Aligned but Fragile: Enhancing LLM Safety Robustness via Zeroth-Order Optimization
Zhihao Liu, Yifan Wu, Jian Lou, Di Wang, Yuxi Zhou, Yuke Hu
Why It Matters
What makes this one worth your time
Understanding and enhancing the robustness of safety alignment in LLMs is crucial for developing safer AI systems that can withstand various perturbations without compromising their utility.
This work introduces a novel optimizer-centric approach to improve the robustness of safety alignment in LLMs.
Summary
The paper investigates the robustness of safety alignment in large language models by focusing on the base optimizer, proposing a hybrid framework that combines first-order safety alignment with zeroth-order optimization to enhance robustness against perturbations.
Key contributions
- Introduces a hybrid framework that integrates first-order safety alignment with zeroth-order refinement.
- Demonstrates that a few steps of zeroth-order refinement can significantly enhance robustness while maintaining safety alignment.
- Develops a method to estimate layer-wise robustness sensitivity to optimize the refinement process.
Notable insights
- The paper highlights the fragility of safety alignment in LLMs and the overlooked role of the optimizer in enhancing robustness.

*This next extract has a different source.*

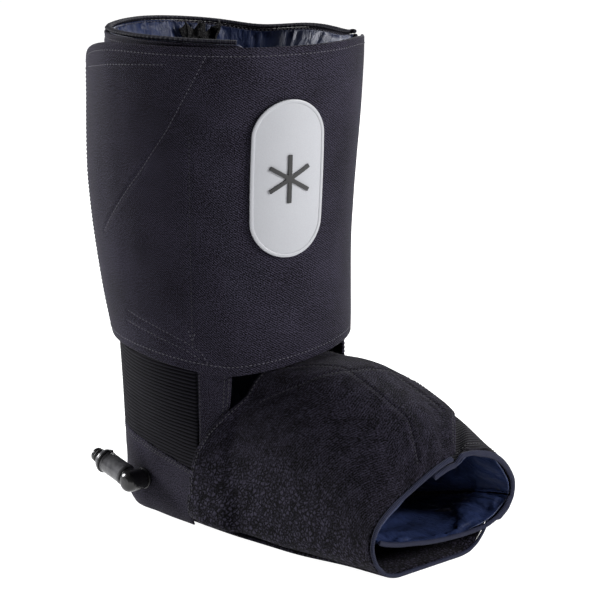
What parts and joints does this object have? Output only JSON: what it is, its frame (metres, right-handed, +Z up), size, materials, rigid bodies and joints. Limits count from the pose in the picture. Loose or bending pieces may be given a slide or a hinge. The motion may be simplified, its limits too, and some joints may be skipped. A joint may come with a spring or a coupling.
{
  "type": "cold compression wrap",
  "caption": "Boot-shaped cold compression wrap for lower leg and foot: padded water chambers, two hook-and-loop flaps, ribbed elastic ankle, swivelling hose coupling.",
  "frame": {"origin": "on the sole's flat underside, directly below the axis of the leg tube", "axes": "+X towards the toe opening, -Y towards the side that the flaps close on, +Z up along the leg tube"},
  "size_m": [0.2575, 0.1663, 0.314],
  "materials": {
    "twill": "near-black twill-woven laminated nylon",
    "loop_fabric": "charcoal loop-pile fabric that hook patches grip",
    "ribbed_mesh": "fine ribbed stretch mesh",
    "ribbed_elastic": "cross-ribbed elastic webbing",
    "lining": "crinkled navy nylon lining with a soft sheen",
    "binding": "slate-blue edge tape",
    "hook": "moulded hook tape",
    "badge_silver": "matt silver moulded badge",
    "badge_black": "black moulded symbol",
    "black_plastic": "glossy black moulded plastic",
    "grey_plastic": "glossy grey moulded plastic",
    "seal": "black sealing rubber",
    "spring_steel": "stainless spring wire"
  },
  "bodies": {
    "boot": {"leg_shell": "twill", "calf_chamber_back": "lining", "rim_binding_back": "binding", "pull_tab": "hook", "ribbed_elastic_panel": "ribbed_elastic", "near_ankle_panel": "twill", "far_ankle_panel": "twill", "heel_cup": "twill", "heel_chamber": "lining", "sole_panel": "loop_fabric", "toe_binding_sole": "binding", "foot_chamber_base": "lining", "port_spigot": "black_plastic", "port_washer": "black_plastic"},
    "closure": {"closure_flap": "twill", "calf_chamber_front": "lining", "closure_hook_patch": "hook", "badge_plate": "badge_silver", "badge_symbol": "badge_black"},
    "wing": {"near_wing": "twill", "calf_chamber_near": "lining", "rim_binding_wing": "binding"},
    "instep": {"instep_flap": "loop_fabric", "instep_chamber": "lining", "instep_hook_patch": "hook", "toe_binding_instep": "binding"},
    "far_wrap": {"far_foot_flap": "ribbed_mesh", "far_foot_chamber": "lining", "toe_binding_far": "binding"},
    "coupling": {"elbow_body": "black_plastic", "swivel_o_ring": "seal", "stem_sleeve": "grey_plastic", "retaining_clip": "black_plastic", "nozzle": "black_plastic", "nozzle_o_ring": "seal", "valve_spring": "spring_steel"},
    "valve": {"valve_poppet": "grey_plastic"}
  },
  "joints": [
    {"name": "closure_open", "type": "hinge", "parent": "boot", "child": "closure", "pos_m": [0.0576, 0.0617, 0.21], "axis": [0, 0, 1], "range_deg": [0, 160]},
    {"name": "wing_open", "type": "hinge", "parent": "boot", "child": "wing", "pos_m": [-0.0711, -0.04105, 0.21], "axis": [0, 0, -1], "range_deg": [0, 57]},
    {"name": "instep_open", "type": "hinge", "parent": "boot", "child": "instep", "pos_m": [0.1, -0.0565, 0.0005], "axis": [1, 0, 0], "range_deg": [0, 36]},
    {"name": "far_wrap_open", "type": "hinge", "parent": "boot", "child": "far_wrap", "pos_m": [0.1, 0.062, 0.0005], "axis": [-1, 0, 0], "range_deg": [0, 17]},
    {"name": "port_swivel", "type": "hinge", "parent": "boot", "child": "coupling", "pos_m": [-0.02971, -0.04897, 0.023], "axis": [-0.0349, -0.9994, 0], "range_deg": [-28, 40]},
    {"name": "valve_press", "type": "slide", "parent": "coupling", "child": "valve", "axis": [0.9607, -0.0335, -0.2756], "range_m": [0, 0.003], "stiffness_N_per_m": 400, "springref_m": -0.002, "deforming": ["valve_spring"]}
  ],
  "couplings": [
    {"joint": "wing_open", "follows": "closure_open", "ratio": 0.35},
    {"joint": "instep_open", "follows": "closure_open", "ratio": 0.22},
    {"joint": "far_wrap_open", "follows": "closure_open", "ratio": 0.1}
  ]
}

- Zeroth-order optimization is proposed as a method to evaluate and refine safety alignment under perturbations, which is a novel perspective in this context.
Possible limitations
- Not stated in the abstract.
Abstract
arXiv:2605.29396v1 Announce Type: new Abstract: Safety alignment for large language models (LLMs) aims to reduce harmful or unsafe behavior while preserving general utility. However, recent findings reveal that alignment effects can be fragile: lightweight post-alignment manipulations, such as parameter noise, activation noise, or quantization, can easily weaken the intended safety behavior. Prior efforts to improve robustness have primarily focused on data curation, modified alignment objectives, and safety-critical parameter identification, leaving the role of the optimizer itself largely unexplored. In this paper, we are the first to study the robustness of safety alignment from the perspective of the base optimizer. This optimizer-centric view naturally points to zeroth-order optimization, which provides a robustness-oriented signal by evaluating safety alignment under perturbations. Based on this insight, we propose a hybrid framework that first performs standard first-order safety alignment and then applies zeroth-order refinement to improve robustness. Both theoretically and empirically, we show that only a few zeroth-order refinement steps can enhance robustness while preserving safety alignment. We further improve the efficiency of zeroth-order refinement by exploiting its inherent perturbation-based evaluations to estimate layer-wise robustness sensitivity, enabling the refinement process to concentrate updates on robustness-critical layers with modest training overhead.